Still, the study points to limits. A mild-warming scenario does produce a positive global signal, yet the benefits cluster in places already rich in water. The result reinforces the need to look past total tree numbers and ask where added forests actually change usable water.

Hotter Air Turns Reforestation Into a Water Cost

In the hotter future, the same reforestation effort reduced land water availability. The warmer atmosphere increased the water demand placed on vegetation and land surfaces. Trees became thirstier players in a hotter hydrological system.

Warm air can hold more moisture. As temperatures rise, leaves and soils tend to lose water more readily. Forests then send more moisture upward and rainfall does enough to offset that loss in fewer places.

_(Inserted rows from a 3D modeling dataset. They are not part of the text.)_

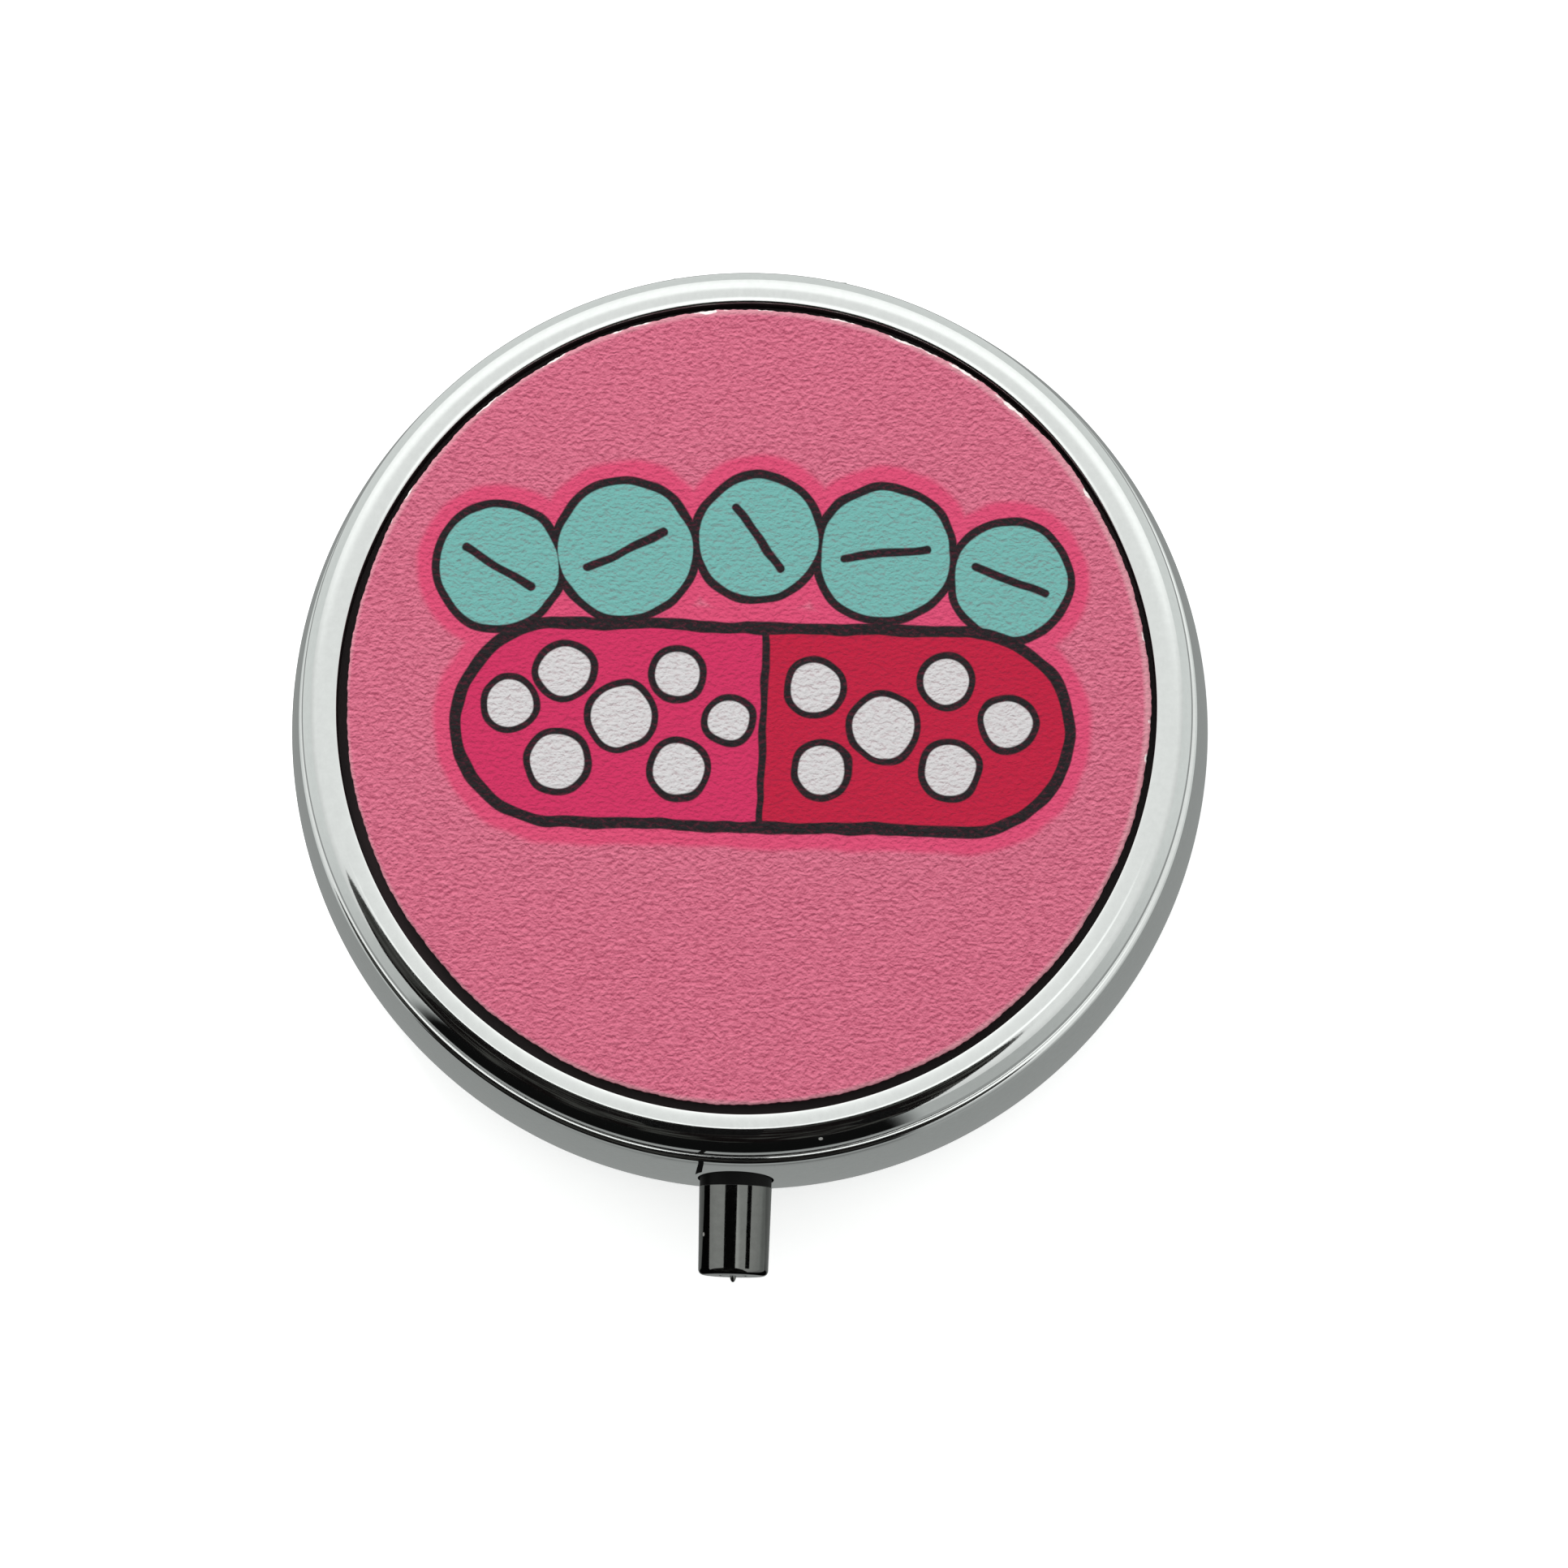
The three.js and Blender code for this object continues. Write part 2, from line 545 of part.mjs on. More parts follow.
const fixed = new THREE.Group();
fixed.add(
  piece("case_shell", caseShell(), chrome),
  piece("pill_tray", pillTray(), whitePlastic),
  piece("case_hinge_leaf", caseHingeLeaf(), zincSteel),
  piece("hinge_pin", hingePin(), chrome),
  piece("hinge_spring", hingeSpring(), springSteel),
  piece("latch_bracket", latchBracket(), zincSteel),
);

const button = new THREE.Group();
button.add(
  piece("push_button", pushButton(), darkChrome),
  piece("button_collar", buttonCollar(), blackPlastic),
  piece("button_stem", buttonStem(), darkChrome),
  piece("button_spring", buttonSpring(), springSteel),
  piece("stem_clip", stemClip(), springSteel),
  piece("release_catch", releaseCatch(), zincSteel),
);

const lid = new THREE.Group();
lid.add(
  piece("lid_shell", lidShell(), chrome),
  piece("face_disc", faceDisc(), leathercloth),
  piece("face_card", faceCard(), greyCard),
  piece("face_glue", faceGlue(), glue),
  piece("mirror_glass", mirrorGlass(), silvered),
  piece("mirror_pad", mirrorPad(), foam),
  piece("lid_hinge_leaf", lidHingeLeaf(), zincSteel),
  piece("latch_hook", latchHook(), zincSteel),
);

const pillBox = new THREE.Group();
pillBox.add(fixed, button, lid);

export default pillBox;
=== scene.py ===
"""A round pocket pill box: a drawn chrome case, a hinged lid with a printed leathercloth disc, and a sprung
push button at the front. Metres, +Z up, the button towards -Y and the hinge at +Y."""

import math

import bpy
import numpy as np
from mathutils import Matrix, Vector


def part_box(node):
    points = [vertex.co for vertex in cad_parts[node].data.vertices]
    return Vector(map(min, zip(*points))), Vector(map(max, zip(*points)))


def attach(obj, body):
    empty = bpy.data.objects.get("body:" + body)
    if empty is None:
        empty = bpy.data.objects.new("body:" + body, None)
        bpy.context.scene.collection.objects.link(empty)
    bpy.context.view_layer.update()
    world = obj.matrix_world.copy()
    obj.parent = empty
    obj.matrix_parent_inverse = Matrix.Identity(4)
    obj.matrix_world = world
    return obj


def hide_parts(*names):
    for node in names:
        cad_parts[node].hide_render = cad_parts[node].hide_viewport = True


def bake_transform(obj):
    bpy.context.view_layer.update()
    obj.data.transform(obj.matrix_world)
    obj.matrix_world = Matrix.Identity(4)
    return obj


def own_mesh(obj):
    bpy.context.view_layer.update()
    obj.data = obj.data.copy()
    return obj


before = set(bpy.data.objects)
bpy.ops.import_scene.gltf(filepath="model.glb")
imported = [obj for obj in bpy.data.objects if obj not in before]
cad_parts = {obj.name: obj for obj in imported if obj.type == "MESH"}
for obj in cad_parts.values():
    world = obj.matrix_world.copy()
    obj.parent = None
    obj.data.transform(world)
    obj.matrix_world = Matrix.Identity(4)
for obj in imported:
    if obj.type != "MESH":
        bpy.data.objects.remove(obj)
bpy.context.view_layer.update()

# ---- The camera and the studio ------------------------------------------------------------------------
# The box lies on a white table under a wide soft ceiling. The camera looks down on it from a little in
# front and to the right, and whoever holds it is a dark shape that only the polished metal shows.
MM = 0.001
CAMERA_DISTANCE = 350 * MM
CAMERA_AZIMUTH = math.radians(8.1)
CAMERA_ELEVATION = math.radians(81.9)
CAMERA_ROLL = math.radians(1.6)
CAMERA_TARGET = Vector((2.0, -3.24, 8.0)) * MM
LENS_MM = 148.3
SENSOR_MM = 36

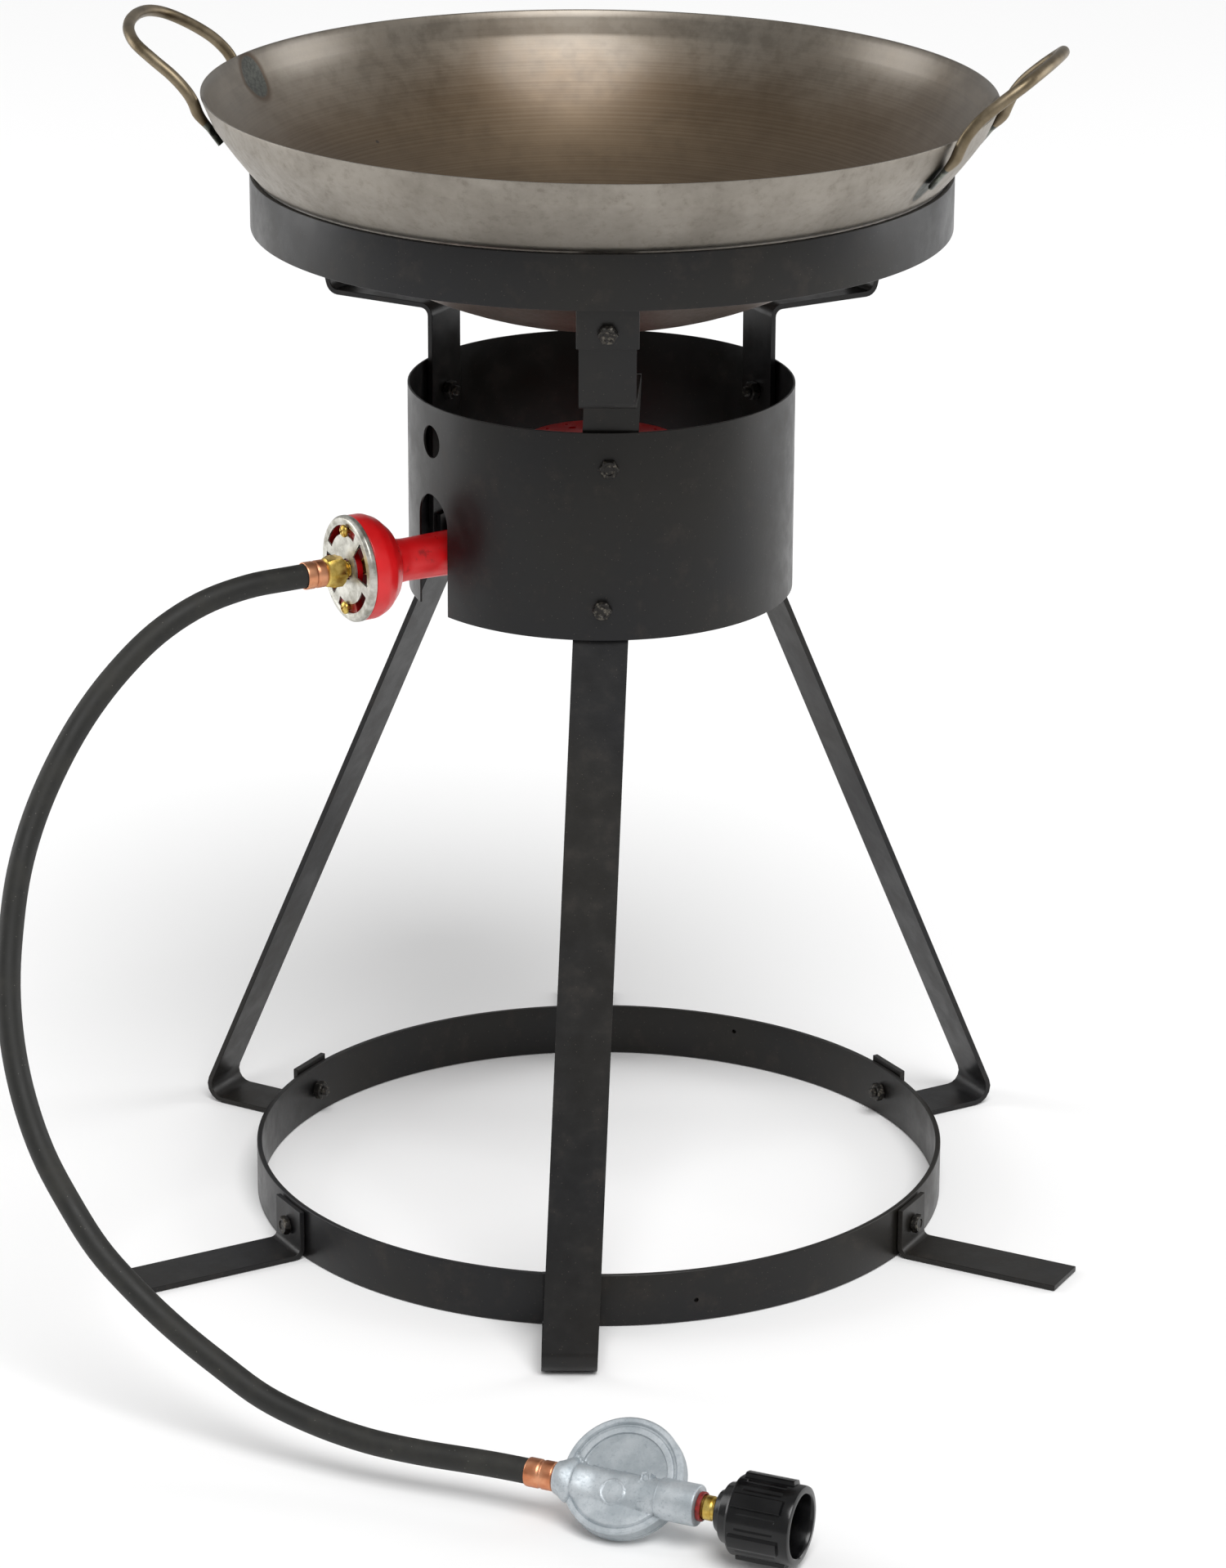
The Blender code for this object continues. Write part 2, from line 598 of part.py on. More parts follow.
finish(lathe("hose_fitting", (
    (4.6, 182.6), (9.4, 182.6), (9.4, 172.0), (5.4, 171.0), (5.4, SHUTTER_Z + GAP),
    (4.4, SHUTTER_Z + GAP), (4.4, 156.5), (2.0, 156.5), (2.0, 182.6),
), 12), "brass", venturi)
finish(lathe("gas_orifice", (
    (5.2, 156.2), (5.2, 149.0), (3.0, 145.0), (0.8, 145.0), (0.8, 156.2),
), 12), "brass", venturi)
finish(lathe("hose_ferrule_burner", (
    (8.0, 196.0), (8.0, 183.2), (HOSE_R + GAP, 183.2), (HOSE_R + GAP, 196.0),
), 18), "copper", venturi, 35)

# ---------------------------------------------------------------- hose
tube("gas_hose", smooth_route(HOSE_ROUTE, 2), HOSE_R, stand, "rubber", 10)

# ---------------------------------------------------------------- regulator
pipe = Vector(REG_DIR).normalized()
toward = Vector((pipe.y, -pipe.x, 0))
tilt = math.radians(REG_TILT)
face_dir = toward * math.cos(tilt) + Vector((0, 0, 1)) * math.sin(tilt)
up_face = face_dir.cross(pipe)
regulator = empty("regulator_axis", REG_POS, (up_face, face_dir, pipe), stand)
disc = empty("disc_axis", (DISC_X, DISC_Y, DISC_Z), ((0, 0, 1), (1, 0, 0), (0, 1, 0)), regulator)

finish(lathe("hose_ferrule_regulator", (
    (8.0, 16.2), (8.0, 0), (HOSE_R + GAP, 0), (HOSE_R + GAP, 16.2),
), 18), "copper", regulator, 35)

reg_body = finish(lathe("regulator_body", (
    (0, 2.0), (26.0, 2.0), (28.0, 1.0), (30.0, 1.0), (31.0, 3.0), (DISC_R, 3.0), (DISC_R, -5.0),
    (0, -5.0),
), 32, closed=False), "cast_zinc", disc, 35)
pipe_body = as_cutter(lathe("pipe_body", (
    (0, 99.2), (11.4, 99.2), (11.4, 80.0), (9.0, 70.0), (9.0, 40.0), (9.6, 24.0), (9.0, 16.6),
    (0, 16.6),
), 16, closed=False, home=cutters), regulator)
boolean(reg_body, pipe_body, "UNION")
diaphragm_room = as_cutter(lathe("diaphragm_room", (
    (0, -3.0), (26.0, -3.0), (26.0, -5.0), (DISC_R + 2, -5.0), (DISC_R + 2, -20.0), (0, -20.0),
), 28, closed=False, home=cutters), disc)
boolean(reg_body, diaphragm_room)
boolean(reg_body, as_cutter(lathe("inlet_bore", (
    (0, 102.0), (6.9, 102.0), (6.9, 88.0), (3.0, 88.0), (3.0, 70.0), (0, 70.0),
), 16, closed=False, home=cutters), regulator))
boolean(reg_body, as_cutter(lathe("outlet_bore", (
    (0, 32.0), (3.5, 32.0), (3.5, 14.0), (0, 14.0),
), 12, closed=False, home=cutters), regulator))

finish(lathe("regulator_bonnet", (
    (DISC_R, -5.3), (DISC_R, -8.0), (27.6, -8.6), (19.0, -20.0), (6.4, -20.0), (6.4, -18.2),
    (17.6, -18.2), (25.6, -8.4), (25.6, -5.3),
), 28), "cast_zinc", disc, 35)
vent = finish(lathe("regulator_vent_cap", (
    (6.0, -16.5), (6.0, -20.3), (8.5, -20.3), (8.5, -22.8), (1.2, -22.8), (1.2, -16.5),
), 14), "nut_plastic", disc, 35)
finish(lathe("regulator_diaphragm", (
    (0, -5.0), (23.5, -5.0), (23.5, -6.2), (0, -6.2),
), 24, closed=False), "rubber", disc)
SPRING_TURNS = 4
SPRING_STEPS = 10
SPRING_TOP = -7.4
SPRING_LENGTH = 10.0
SPRING_R = 9.5
coil = []
for k in range(SPRING_TURNS * SPRING_STEPS + 1):
    a = math.tau * k / SPRING_STEPS
    z = SPRING_TOP - SPRING_LENGTH * k / (SPRING_TURNS * SPRING_STEPS)
    coil.append((SPRING_R * math.cos(a), SPRING_R * math.sin(a), z))
tube("regulator_spring", coil, 0.6, disc, "spring_steel", 6)

finish(lathe("inlet_seal", (
    (8.0, 102.2), (8.0, 99.5), (6.8, 99.5), (6.8, 102.2),
), 16), "red_seal", regulator)
finish(lathe("inlet_nipple", (
    (2.5, 143.0), (5.0, 143.0), (7.0, 139.0), (7.0, 130.0), (12.0, 128.5), (12.0, 124.8),
    (6.5, 124.8), (6.5, 90.0), (2.5, 90.0),
), 16), "brass", regulator, 35)
nut_axis = empty("hand_nut_axis", (0, 0, 0), parent=regulator)
hand_nut = finish(lathe("hand_nut", (
    (20.4, 157.4), (21.6, 156.0), (21.6, 122.0), (17.0, 120.0), (16.0, 115.6), (12.0, 114.6),
    (11.0, 111.4), (8.4, 110.0), (6.9, 110.0), (6.9, 124.4), (16.0, 124.4), (16.8, 130.0),
    (16.8, 157.4),
), 24), "nut_plastic", nut_axis, 35)
bm = bmesh.new()
for k in range(6):
    box(bm, (7.0, 9.0, 28.0), (20.2, 0, 137.5), math.tau * (k + 0.5) / 6)
ribs = as_cutter(mesh_object("nut_ribs", bm, cutters), nut_axis)
boolean(hand_nut, ribs, "UNION")

# ---------------------------------------------------------------- wok
wok = empty("wok_seat", (0, 0, WOK_CENTRE_Z), parent=stand)
wok.rotation_euler = (0, math.radians(WOK_TILT), 0)


def wok_wall(radius, thick_in, count):
    """Half profile of the pan, from the rim down to the middle of the bowl."""
    rim = WOK_RIM_Z - WOK_CENTRE_Z
    crease = WOK_CREASE_Z - WOK_CENTRE_Z
    top_r = WOK_R - thick_in
    start = math.asin(crease / radius)
    out = [(top_r, rim)]
    for k in range(count + 1):
        a = start + (-math.pi / 2 - start) * k / count
        out.append((radius * math.cos(a), radius * math.sin(a)))
    out[-1] = (0.0, -radius)
    return out


outer = wok_wall(WOK_SPHERE_R, 0.0, 7)
inner = wok_wall(WOK_SPHERE_R - WOK_T, WOK_T, 7)
finish(lathe("wok_pan", outer + list(reversed(inner)), 48), "wok_steel", wok, 20)

for label, az in HANDLE_AZ.items():
    line = spoke("handle_line_" + label, az, wok)
    rise = Matrix.Rotation(math.radians(HANDLE_RISE[label]), 2)
    near = []
    for r, s, z in HANDLE_PATH:
        reach = Vector((r, z)) - Vector(HANDLE_BEND)
        if reach.x > 0:
            reach = rise @ reach
        r, z = reach + Vector(HANDLE_BEND)
        near.append((s, -r, z - WOK_CENTRE_Z))
    far = [(-x, y, z) for x, y, z in reversed(near[:-1])]
    tube("wok_handle_" + label, near + far, HANDLE_WIRE_R, line, "handle_steel", 8)
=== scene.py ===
"""The looks of a propane burner stand with its wok, hose and regulator.

Lengths are in millimetres. A piece is made in the frame of what it belongs to and then
placed in the row frame, in metres.
"""
import json
import math

import bmesh
import bpy
from mathutils import Matrix, Vector


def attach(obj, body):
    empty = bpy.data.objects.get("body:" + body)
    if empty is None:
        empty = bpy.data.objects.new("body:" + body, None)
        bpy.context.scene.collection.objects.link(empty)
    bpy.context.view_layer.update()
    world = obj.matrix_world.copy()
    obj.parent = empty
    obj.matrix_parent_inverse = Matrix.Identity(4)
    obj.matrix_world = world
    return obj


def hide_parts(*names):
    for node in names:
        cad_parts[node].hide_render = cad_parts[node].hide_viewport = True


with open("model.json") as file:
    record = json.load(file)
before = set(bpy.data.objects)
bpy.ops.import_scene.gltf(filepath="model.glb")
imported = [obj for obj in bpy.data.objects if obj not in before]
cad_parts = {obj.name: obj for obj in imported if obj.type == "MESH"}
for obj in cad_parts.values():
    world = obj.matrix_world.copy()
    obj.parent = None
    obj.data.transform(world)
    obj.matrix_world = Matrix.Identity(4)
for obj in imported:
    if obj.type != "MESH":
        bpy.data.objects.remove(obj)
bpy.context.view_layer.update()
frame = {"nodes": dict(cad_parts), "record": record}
nodes = frame["nodes"]
body_of_node = {
    node: body for body, held in frame["record"]["behaviour"]["bodies"].items() for node in held
}
scene = bpy.context.scene

MM = 0.001
GAP = 0.3
AXIS_Y = -18.0

# stand
BAR_W = 31.75
BAR_T = 3.175
BASE_R = 208.5
BOLT_Z = 16.6
FOOT_AZ = {"front_left": -60.5, "front_right": 62.2, "back": -178.2}
LEG_AZ = {"front": 0.0, "left": -120.0, "right": 120.0}
SMALL_HOLE_R = 1.4
SMALL_HOLE_DEPTH = 2.3
SMALL_HOLES = ((15.8, 13.0, "outside"), (155.0, 22.5, "inside"))
UPRIGHT_R = 107.4
LEG_BEND_Z = 384.0
LEG_LEAN = 0.0428
ARM_Z = 540.6
RING_R = 202.4
RING_Z = 601.8
TAB_R = 196.3
TAB_BEND_Z = 601.0
TAB_SLOPE = math.radians(14.7)
RING_BOLT_Z = 588.0
GUARD_R = 112.9
GUARD_T = 1.2
GUARD_Z0 = 384.7
GUARD_Z1 = 507.6
NOTCH_HALF = 16.8                   # notch for the burner tube, open at the bottom
NOTCH_TOP = 454.5
LIGHTING_Z = 486.0                  # hole for the match
LIGHTING_R = 9.6
GUARD_BOLTS_Z = {"upper": 487.0, "lower": 403.3}
BRACKET_Z = 393.0
BRACKET_T = 2.6

# burner
VENTURI_AZ = -60.0
VENTURI_Z = 418.0
HEAD_R = 47.2
HEAD_Z = 466.0
CAP_T = 4.2
BOWL_Z = BRACKET_Z + BRACKET_T + 0.55
MOUTH_Z = 167.0
BELL_Z = 164.0
THROAT_Z = 138.0           # the bell opens from here on
SHUTTER_Z = 168.5
SHUTTER_R = 31.0
SHUTTER_TURN = math.radians(20.0)
SCREW_R = 23.0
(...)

This is where climate warming becomes the deciding force. The number of trees alone cannot explain the outcome. The surrounding atmosphere determines whether the added forest helps refill the land water budget or drains it.

The result also carries a human dimension. The hotter scenario described in the research background assumes a future with many more people by 2100. That means lower water availability could arrive alongside higher demand from cities, farms and industries.

The model result deserves careful wording. It shows a projected hydrological response under simulated futures. It does give planners a warning: forests planted for carbon benefits may carry water trade-offs in a world with stronger warming.

Wind Patterns Shift the Moisture Balance

To understand why the two futures diverged, the researchers followed atmospheric moisture. They compared what entered each region, what fell as rain and what winds carried away.

The trail pointed toward atmospheric circulation. These large-scale wind patterns help decide where moisture gathers and where it thins out. In the simulations, they altered the water response over wet regions in opposite ways under different warming levels.

That finding adds a bigger layer to the tree-water story. Forests affect local evaporation, shade, roughness and surface energy. The air then moves some of that influence across borders and watersheds.

Under mild warming, circulation changes helped wet regions gain water. Under stronger warming, the balance shifted. The forests were planted in the same places, yet the atmosphere redistributed moisture differently.

The deeper reason for those circulation changes remains uncertain. The study identifies the pattern and traces the water pathway. It also leaves room for further research on why warming steers winds and moisture transport in such different directions.

Tree-Planting Plans Need Climate-Aware Maps

The study gives reforestation a sharper planning frame. Planting trees can still support carbon goals and ecosystem restoration. The water outcome depends on location, future warming and the way local forests connect to regional airflows.

That means reforestation planning needs climate-aware maps. A planting project in a wet region may change rainfall and evaporation differently from one in a dry basin. A project that performs well under a low-emission future may carry a larger water cost under high emissions.

Junji Cao, one of the study’s authors, emphasized that reforestation should be treated as a place-specific strategy. His point fits the broader message of the simulations: timing, geography and warming level shape the water consequences.

For communities downstream, the stakes are practical. A forest can influence streamflow, soil moisture, irrigation supply and reservoir storage. Those effects may unfold far from the planting site because winds can move moisture across regions.

The next phase of forest-climate planning will likely weigh carbon storage alongside water impacts. The best projects may be those that restore ecosystems while protecting local and regional water needs. In a warmer world, the climate a forest grows into can be as important as the saplings going into the ground.